PROBLEM STATEMENT>
Output the full material exactly as it appears here.

GIVEN MATERIAL>
++++++++++

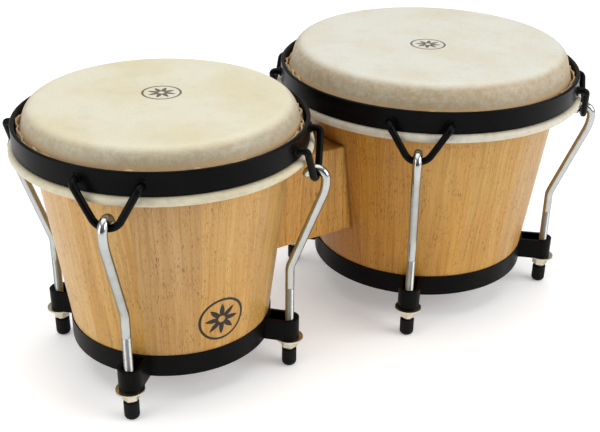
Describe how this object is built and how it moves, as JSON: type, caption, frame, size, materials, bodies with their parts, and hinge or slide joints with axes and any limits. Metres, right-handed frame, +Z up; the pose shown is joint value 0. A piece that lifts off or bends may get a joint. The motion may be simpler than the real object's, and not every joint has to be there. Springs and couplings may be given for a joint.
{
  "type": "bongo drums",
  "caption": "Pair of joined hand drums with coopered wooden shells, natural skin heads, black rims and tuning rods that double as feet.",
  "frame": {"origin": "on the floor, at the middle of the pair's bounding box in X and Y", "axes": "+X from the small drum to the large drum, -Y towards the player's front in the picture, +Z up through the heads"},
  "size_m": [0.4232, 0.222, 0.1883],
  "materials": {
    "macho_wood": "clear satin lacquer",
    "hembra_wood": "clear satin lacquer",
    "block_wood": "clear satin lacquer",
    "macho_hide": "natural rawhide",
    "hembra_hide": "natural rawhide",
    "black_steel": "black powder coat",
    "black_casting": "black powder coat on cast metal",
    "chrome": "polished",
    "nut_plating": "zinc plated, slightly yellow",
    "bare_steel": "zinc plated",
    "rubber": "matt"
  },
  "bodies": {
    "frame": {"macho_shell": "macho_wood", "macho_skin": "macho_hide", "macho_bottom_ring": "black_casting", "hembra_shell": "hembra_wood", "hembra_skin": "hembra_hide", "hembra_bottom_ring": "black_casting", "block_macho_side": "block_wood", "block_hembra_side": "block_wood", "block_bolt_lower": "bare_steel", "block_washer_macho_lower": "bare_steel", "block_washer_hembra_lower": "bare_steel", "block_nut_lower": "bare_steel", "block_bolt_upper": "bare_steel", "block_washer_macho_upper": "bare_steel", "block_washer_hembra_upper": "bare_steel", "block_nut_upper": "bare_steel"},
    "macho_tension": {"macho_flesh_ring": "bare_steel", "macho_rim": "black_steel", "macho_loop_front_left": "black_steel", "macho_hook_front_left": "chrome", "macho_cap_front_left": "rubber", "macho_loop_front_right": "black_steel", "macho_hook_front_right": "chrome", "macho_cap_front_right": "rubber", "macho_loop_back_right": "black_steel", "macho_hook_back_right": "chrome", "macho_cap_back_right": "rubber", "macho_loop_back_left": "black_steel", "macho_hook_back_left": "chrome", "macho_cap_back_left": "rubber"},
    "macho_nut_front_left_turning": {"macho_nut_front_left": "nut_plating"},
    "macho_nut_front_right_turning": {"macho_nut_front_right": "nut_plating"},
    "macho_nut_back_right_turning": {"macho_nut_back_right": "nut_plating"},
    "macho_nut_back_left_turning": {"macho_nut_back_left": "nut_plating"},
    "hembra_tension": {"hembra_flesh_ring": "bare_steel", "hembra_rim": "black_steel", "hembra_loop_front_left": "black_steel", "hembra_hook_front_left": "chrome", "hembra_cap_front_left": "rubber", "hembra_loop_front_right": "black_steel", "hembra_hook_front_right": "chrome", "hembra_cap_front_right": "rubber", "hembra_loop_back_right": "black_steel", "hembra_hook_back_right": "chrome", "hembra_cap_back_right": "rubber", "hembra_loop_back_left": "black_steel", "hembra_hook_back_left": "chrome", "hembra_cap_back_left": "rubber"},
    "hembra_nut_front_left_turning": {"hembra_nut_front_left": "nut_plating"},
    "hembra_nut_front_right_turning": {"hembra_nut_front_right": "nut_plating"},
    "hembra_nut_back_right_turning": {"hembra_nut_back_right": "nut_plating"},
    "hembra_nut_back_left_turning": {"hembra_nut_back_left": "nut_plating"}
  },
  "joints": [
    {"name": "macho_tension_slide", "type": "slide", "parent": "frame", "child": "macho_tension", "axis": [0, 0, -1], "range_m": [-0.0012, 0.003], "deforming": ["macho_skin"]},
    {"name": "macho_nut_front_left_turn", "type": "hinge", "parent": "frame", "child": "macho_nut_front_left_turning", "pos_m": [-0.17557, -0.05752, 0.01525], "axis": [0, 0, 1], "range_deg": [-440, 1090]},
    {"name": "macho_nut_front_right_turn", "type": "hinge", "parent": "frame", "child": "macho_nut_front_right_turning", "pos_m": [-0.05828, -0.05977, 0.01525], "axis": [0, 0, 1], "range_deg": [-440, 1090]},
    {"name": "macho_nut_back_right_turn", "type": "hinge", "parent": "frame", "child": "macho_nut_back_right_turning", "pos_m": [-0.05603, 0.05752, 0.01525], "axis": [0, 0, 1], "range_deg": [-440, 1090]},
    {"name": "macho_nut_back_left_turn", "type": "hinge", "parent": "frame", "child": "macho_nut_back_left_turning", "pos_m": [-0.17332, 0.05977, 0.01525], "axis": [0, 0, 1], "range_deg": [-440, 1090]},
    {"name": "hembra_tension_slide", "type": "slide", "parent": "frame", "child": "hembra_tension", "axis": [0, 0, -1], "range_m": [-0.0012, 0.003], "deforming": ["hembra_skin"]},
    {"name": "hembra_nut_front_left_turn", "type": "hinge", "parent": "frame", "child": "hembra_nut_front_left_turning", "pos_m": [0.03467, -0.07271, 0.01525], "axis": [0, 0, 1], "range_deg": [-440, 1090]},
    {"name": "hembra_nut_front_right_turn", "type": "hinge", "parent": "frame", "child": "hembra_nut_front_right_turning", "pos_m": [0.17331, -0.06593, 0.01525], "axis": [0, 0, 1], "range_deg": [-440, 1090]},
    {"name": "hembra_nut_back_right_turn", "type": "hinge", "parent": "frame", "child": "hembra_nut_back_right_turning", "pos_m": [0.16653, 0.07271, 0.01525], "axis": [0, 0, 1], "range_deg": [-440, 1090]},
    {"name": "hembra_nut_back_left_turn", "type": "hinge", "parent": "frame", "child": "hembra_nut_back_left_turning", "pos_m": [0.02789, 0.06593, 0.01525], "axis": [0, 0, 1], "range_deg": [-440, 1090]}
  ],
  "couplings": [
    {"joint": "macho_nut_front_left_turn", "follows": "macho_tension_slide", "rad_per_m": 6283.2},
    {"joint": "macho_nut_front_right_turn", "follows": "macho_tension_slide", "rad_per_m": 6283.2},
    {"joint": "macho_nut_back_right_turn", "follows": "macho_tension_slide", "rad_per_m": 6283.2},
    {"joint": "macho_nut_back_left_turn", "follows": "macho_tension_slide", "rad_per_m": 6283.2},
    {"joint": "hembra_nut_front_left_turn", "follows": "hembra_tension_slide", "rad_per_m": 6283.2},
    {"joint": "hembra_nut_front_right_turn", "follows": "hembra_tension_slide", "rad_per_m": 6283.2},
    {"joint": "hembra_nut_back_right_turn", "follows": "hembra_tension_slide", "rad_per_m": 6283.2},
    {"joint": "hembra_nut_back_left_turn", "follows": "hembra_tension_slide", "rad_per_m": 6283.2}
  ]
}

++++++++++

RIGHT ANSWER>
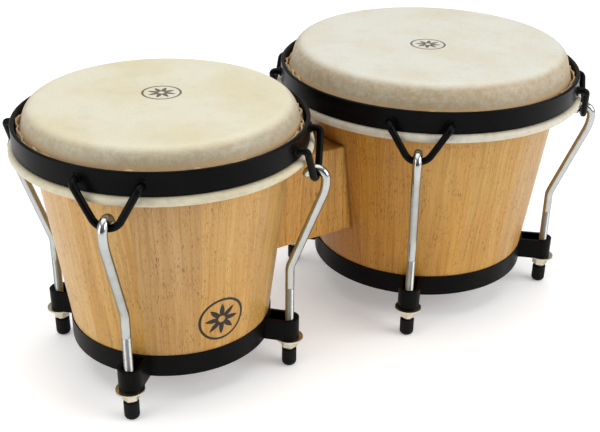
Describe how this object is built and how it moves, as JSON: type, caption, frame, size, materials, bodies with their parts, and hinge or slide joints with axes and any limits. Metres, right-handed frame, +Z up; the pose shown is joint value 0. A piece that lifts off or bends may get a joint. The motion may be simpler than the real object's, and not every joint has to be there. Springs and couplings may be given for a joint.
{
  "type": "bongo drums",
  "caption": "Pair of joined hand drums with coopered wooden shells, natural skin heads, black rims and tuning rods that double as feet.",
  "frame": {"origin": "on the floor, at the middle of the pair's bounding box in X and Y", "axes": "+X from the small drum to the large drum, -Y towards the player's front in the picture, +Z up through the heads"},
  "size_m": [0.4232, 0.222, 0.1883],
  "materials": {
    "macho_wood": "clear satin lacquer",
    "hembra_wood": "clear satin lacquer",
    "block_wood": "clear satin lacquer",
    "macho_hide": "natural rawhide",
    "hembra_hide": "natural rawhide",
    "black_steel": "black powder coat",
    "black_casting": "black powder coat on cast metal",
    "chrome": "polished",
    "nut_plating": "zinc plated, slightly yellow",
    "bare_steel": "zinc plated",
    "rubber": "matt"
  },
  "bodies": {
    "frame": {"macho_shell": "macho_wood", "macho_skin": "macho_hide", "macho_bottom_ring": "black_casting", "hembra_shell": "hembra_wood", "hembra_skin": "hembra_hide", "hembra_bottom_ring": "black_casting", "block_macho_side": "block_wood", "block_hembra_side": "block_wood", "block_bolt_lower": "bare_steel", "block_washer_macho_lower": "bare_steel", "block_washer_hembra_lower": "bare_steel", "block_nut_lower": "bare_steel", "block_bolt_upper": "bare_steel", "block_washer_macho_upper": "bare_steel", "block_washer_hembra_upper": "bare_steel", "block_nut_upper": "bare_steel"},
    "macho_tension": {"macho_flesh_ring": "bare_steel", "macho_rim": "black_steel", "macho_loop_front_left": "black_steel", "macho_hook_front_left": "chrome", "macho_cap_front_left": "rubber", "macho_loop_front_right": "black_steel", "macho_hook_front_right": "chrome", "macho_cap_front_right": "rubber", "macho_loop_back_right": "black_steel", "macho_hook_back_right": "chrome", "macho_cap_back_right": "rubber", "macho_loop_back_left": "black_steel", "macho_hook_back_left": "chrome", "macho_cap_back_left": "rubber"},
    "macho_nut_front_left_turning": {"macho_nut_front_left": "nut_plating"},
    "macho_nut_front_right_turning": {"macho_nut_front_right": "nut_plating"},
    "macho_nut_back_right_turning": {"macho_nut_back_right": "nut_plating"},
    "macho_nut_back_left_turning": {"macho_nut_back_left": "nut_plating"},
    "hembra_tension": {"hembra_flesh_ring": "bare_steel", "hembra_rim": "black_steel", "hembra_loop_front_left": "black_steel", "hembra_hook_front_left": "chrome", "hembra_cap_front_left": "rubber", "hembra_loop_front_right": "black_steel", "hembra_hook_front_right": "chrome", "hembra_cap_front_right": "rubber", "hembra_loop_back_right": "black_steel", "hembra_hook_back_right": "chrome", "hembra_cap_back_right": "rubber", "hembra_loop_back_left": "black_steel", "hembra_hook_back_left": "chrome", "hembra_cap_back_left": "rubber"},
    "hembra_nut_front_left_turning": {"hembra_nut_front_left": "nut_plating"},
    "hembra_nut_front_right_turning": {"hembra_nut_front_right": "nut_plating"},
    "hembra_nut_back_right_turning": {"hembra_nut_back_right": "nut_plating"},
    "hembra_nut_back_left_turning": {"hembra_nut_back_left": "nut_plating"}
  },
  "joints": [
    {"name": "macho_tension_slide", "type": "slide", "parent": "frame", "child": "macho_tension", "axis": [0, 0, -1], "range_m": [-0.0012, 0.003], "deforming": ["macho_skin"]},
    {"name": "macho_nut_front_left_turn", "type": "hinge", "parent": "frame", "child": "macho_nut_front_left_turning", "pos_m": [-0.17557, -0.05752, 0.01525], "axis": [0, 0, 1], "range_deg": [-440, 1090]},
    {"name": "macho_nut_front_right_turn", "type": "hinge", "parent": "frame", "child": "macho_nut_front_right_turning", "pos_m": [-0.05828, -0.05977, 0.01525], "axis": [0, 0, 1], "range_deg": [-440, 1090]},
    {"name": "macho_nut_back_right_turn", "type": "hinge", "parent": "frame", "child": "macho_nut_back_right_turning", "pos_m": [-0.05603, 0.05752, 0.01525], "axis": [0, 0, 1], "range_deg": [-440, 1090]},
    {"name": "macho_nut_back_left_turn", "type": "hinge", "parent": "frame", "child": "macho_nut_back_left_turning", "pos_m": [-0.17332, 0.05977, 0.01525], "axis": [0, 0, 1], "range_deg": [-440, 1090]},
    {"name": "hembra_tension_slide", "type": "slide", "parent": "frame", "child": "hembra_tension", "axis": [0, 0, -1], "range_m": [-0.0012, 0.003], "deforming": ["hembra_skin"]},
    {"name": "hembra_nut_front_left_turn", "type": "hinge", "parent": "frame", "child": "hembra_nut_front_left_turning", "pos_m": [0.03467, -0.07271, 0.01525], "axis": [0, 0, 1], "range_deg": [-440, 1090]},
    {"name": "hembra_nut_front_right_turn", "type": "hinge", "parent": "frame", "child": "hembra_nut_front_right_turning", "pos_m": [0.17331, -0.06593, 0.01525], "axis": [0, 0, 1], "range_deg": [-440, 1090]},
    {"name": "hembra_nut_back_right_turn", "type": "hinge", "parent": "frame", "child": "hembra_nut_back_right_turning", "pos_m": [0.16653, 0.07271, 0.01525], "axis": [0, 0, 1], "range_deg": [-440, 1090]},
    {"name": "hembra_nut_back_left_turn", "type": "hinge", "parent": "frame", "child": "hembra_nut_back_left_turning", "pos_m": [0.02789, 0.06593, 0.01525], "axis": [0, 0, 1], "range_deg": [-440, 1090]}
  ],
  "couplings": [
    {"joint": "macho_nut_front_left_turn", "follows": "macho_tension_slide", "rad_per_m": 6283.2},
    {"joint": "macho_nut_front_right_turn", "follows": "macho_tension_slide", "rad_per_m": 6283.2},
    {"joint": "macho_nut_back_right_turn", "follows": "macho_tension_slide", "rad_per_m": 6283.2},
    {"joint": "macho_nut_back_left_turn", "follows": "macho_tension_slide", "rad_per_m": 6283.2},
    {"joint": "hembra_nut_front_left_turn", "follows": "hembra_tension_slide", "rad_per_m": 6283.2},
    {"joint": "hembra_nut_front_right_turn", "follows": "hembra_tension_slide", "rad_per_m": 6283.2},
    {"joint": "hembra_nut_back_right_turn", "follows": "hembra_tension_slide", "rad_per_m": 6283.2},
    {"joint": "hembra_nut_back_left_turn", "follows": "hembra_tension_slide", "rad_per_m": 6283.2}
  ]
}